Wattenberg Field, Niobrara Oil recovery factor with EOR via gas reinjection. This is a DFN and 3D fracture based history matched dynamic model with inhomogeneous fractures and calibrated with well logs, microseismic, outcrop, fracture and fault data.

carbon capture utilization and storage for the energy industry


Carbon Capture, Utilization, and Storage, or CCUS, is a key technology for tackling climate change and continued operations of the oil and gas industry. The ambition of net-zero emissions by 2050 is practically impossible to be achieved without CCUS. CCUS technology is to separate CO2 from a gas stream, compress it to dense-phase form, transport it via pipeline and inject it into geological formations, including oil and gas fields, deep saline aquifers, or coal beds. There are now 26 commercial CCUS facilities in operation globally.

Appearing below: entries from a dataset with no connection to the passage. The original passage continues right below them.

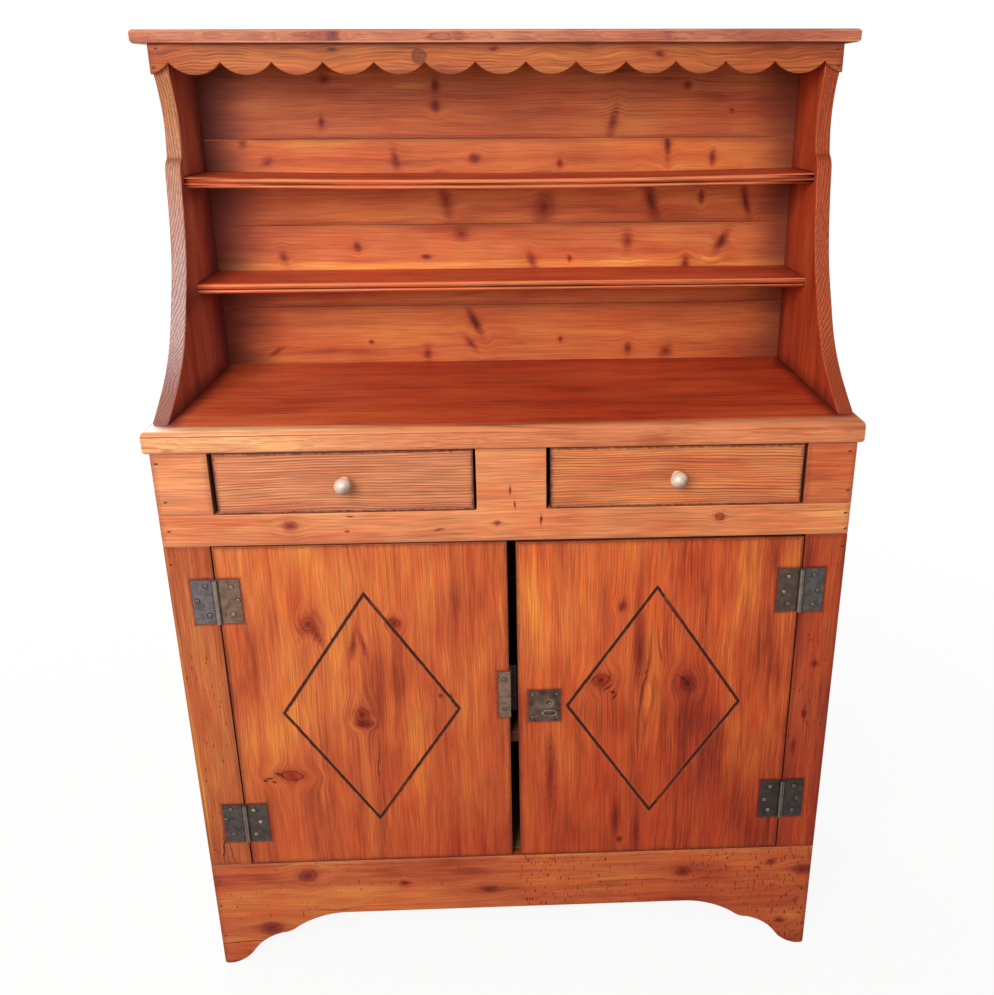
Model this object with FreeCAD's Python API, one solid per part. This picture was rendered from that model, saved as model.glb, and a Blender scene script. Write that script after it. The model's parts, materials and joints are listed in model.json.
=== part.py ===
import FreeCAD, Part
import math
import os

V = FreeCAD.Vector

# Main sizes of the case, in millimetres
CASE_W = 1000.0  # outer width of the base and of the rack above it
CASE_D = 386.0  # front face of the base to the front of the back planks
FRONT_T = 20.0  # boards of the front frame and of the doors
SIDE_T = 20.0  # side boards of the base
BACK_T = 14.0  # back planks
OVERRUN = 5.0  # how far a cut runs past the face it starts from
JOINT_FIT = 0.1  # clearance of a board in its housing or groove

# Heights of the base, one above the other
PLINTH_H = 208.5
DOOR_OPENING_H = 571.0
RAIL_H = 48.5
DRAWER_OPENING_H = 94.5
COUNTER_T = 32.0

# Heights of the rack, one above the other
LOWER_BAY_H = 144.0
RACK_SHELF_T = 15.0
MIDDLE_BAY_H = 144.5
TOP_BAY_H = 182.3
CORNICE_T = 18.0

# Front frame
STILE_LEFT_W = 66.5
STILE_RIGHT_W = 62.5
POST_LEFT_W = 78.5
POST_RIGHT_W = 71.0
POST_CENTRE_W = 100.5

# Plinth outline: a straight arch top, a cyma, a step and the toe of each foot
ARCH_H = 101.0
ARCH_TOP_HALF_W = 290.0
ARCH_STEP_H = 62.0
ARCH_STEP_HALF_W = 397.0
TOE_W = 14.0
TOE_ROUND = 5.0
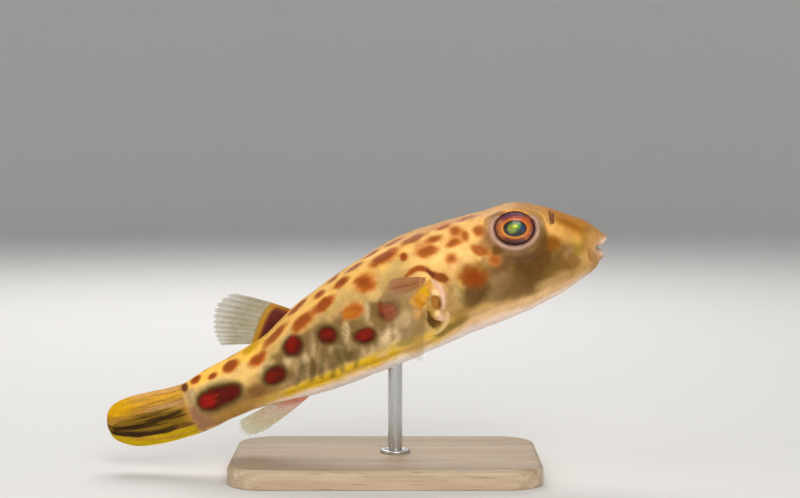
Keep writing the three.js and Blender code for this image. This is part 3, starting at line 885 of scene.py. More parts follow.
def ringed(distance, scale, strength=1.0):
    """A ringed spot from its distance field, which is 1 on the heart's border, where a millimetre is that
    scale."""
    uneven = distance + 0.08 * WOBBLE
    for colour, start, end, share in (("#6f5a30", 0.0, 2.6, 0.9), ("#452c0c", -0.5, 1.4, 0.95),
                                      ("#520b02", -1.0, 0.35, 1.0)):
        lay(colour, (1 - soft(uneven, 1 + start * scale, 1 + end * scale)) * share * strength)


for t, degrees, long, tall, tilt, side in spread(OCELLI, 31):
    ringed(oval(t, degrees, long, tall, tilt, side), 2.2 / (long + tall))
    lay("#7d1402", inside(oval(t, degrees + 1, 0.7 * long, 0.62 * tall, tilt, side), 1.1, 0.6) * 0.85)
for side in BOTH:
    ringed(1 - outline(LONG_SPOT, side) / 1.6, 0.42)
    ringed(oval(10.04, 0, 3.8, 3.0, 0, side), 0.34, 0.85)
for row, rough in ((("#5e0e03", 14.85, -6, 5.0, 2.4, 4, 0.9, 0.8), 0.45),
                   (("#8e1204", 15.42, -4, 3.9, 2.8, 4, 0.95, 1.0), 0.5),
                   # Painted highlight: a lighter red streak in the long spot's heart.
                   (("#8c3004", 15.2, -4, 2.2, 1.0, 4, 0.5, 0.8), 0.6),
                   (("#80300e", 10.04, 0, 4.0, 3.2, 0, 0.95, 0.8), 0.35)):
    dabs([row], rough)
print(len(OCELLI) + 2, "ringed spots on each flank")

# %% Rusty blotches of the flank and back
# Faint smudges join the nape's blotches; the upper back's are plum; and saddles cross the brow, head and
# back, where only a look from above finds them.
SMUDGES = [(7.9, 43, 4.6, 1.6, 0), (8.52, 50, 3.4, 2.2, 0), (8.74, 43, 2.6, 2.0, 0), (8.1, 67, 5.0, 1.8, 0)]
RUSTY = [
    (10.76, 18, 4.4, 3.3, 0), (10.2, 39, 5.0, 3.9, 0), (11.86, 37, 5.2, 2.9, 8), (11.3, 41, 5.4, 2.2, 6),
    (10.66, 55, 3.8, 2.2, 8), (11.34, 61, 2.6, 2.2, 6), (9.62, 54, 6.2, 3.1, 8),
    (13.5, 28, 4.4, 2.4, 3), (14.34, 44, 3.6, 2.7, 0), (15.01, 43, 2.2, 1.3, 0), (15.69, 64, 2.4, 1.7, 0),
    (7.23, 40, 2.6, 2.6, 0), (7.82, 50, 2.9, 2.7, 0), (8.38, 49, 3.8, 1.9, 0), (7.96, 37, 3.6, 1.7, 0),
    (7.62, 40, 1.8, 2.7, 0), (8.63, 37, 3.9, 2.5, 0), (8.13, 23, 2.7, 2.2, 0), (7.32, 21, 4.2, 1.6, -38),
    (7.05, 9, 3.0, 2.4, 0), (9.18, 43, 1.5, 1.9, 0), (8.05, 62, 3.0, 1.5, 6),
]
PLUM = [
    (12.63, 52, 6.0, 2.3, 10), (11.88, 72, 4.6, 2.5, 6), (9.28, 75, 4.2, 2.0, 0), (9.86, 78, 3.8, 2.2, 0),
    (10.36, 67, 4.0, 2.4, 0), (10.89, 75, 3.0, 2.2, 0), (8.8, 61, 5.0, 2.0, 6), (7.41, 66, 4.6, 1.8, 0),
]
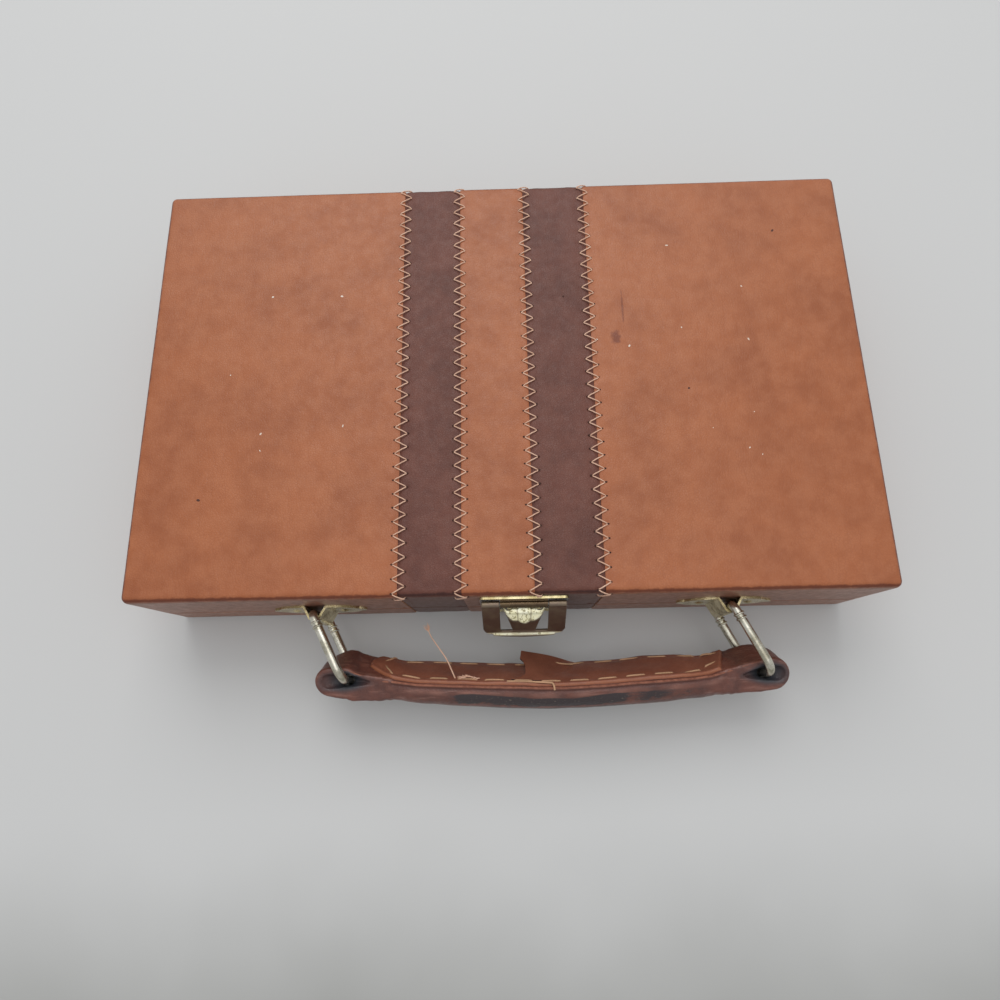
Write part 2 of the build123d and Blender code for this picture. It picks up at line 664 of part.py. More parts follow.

Funded by DOE, our goal is to initialize large-scale and commercial CCUS projects in Colorado. At this time, we have identified the 10 largest CO2 sources in Colorado and potential storage locations. We are in discussions with several of these operators to conduct a front-end design and economics study on sequestration and EOR options. This is a very new and exciting project, potentially a new industry, and a source of revenues.

Economics study showing representative values that CO2 EOR can generate up to $10/ton of CO2 profit from coal plants accounting for tax credits and revenues (left). Top 10 CO2 emission sources and sinks in Colorado. CO2 can be captured from the sources and then stored in the nearby basins via short pipeline (right).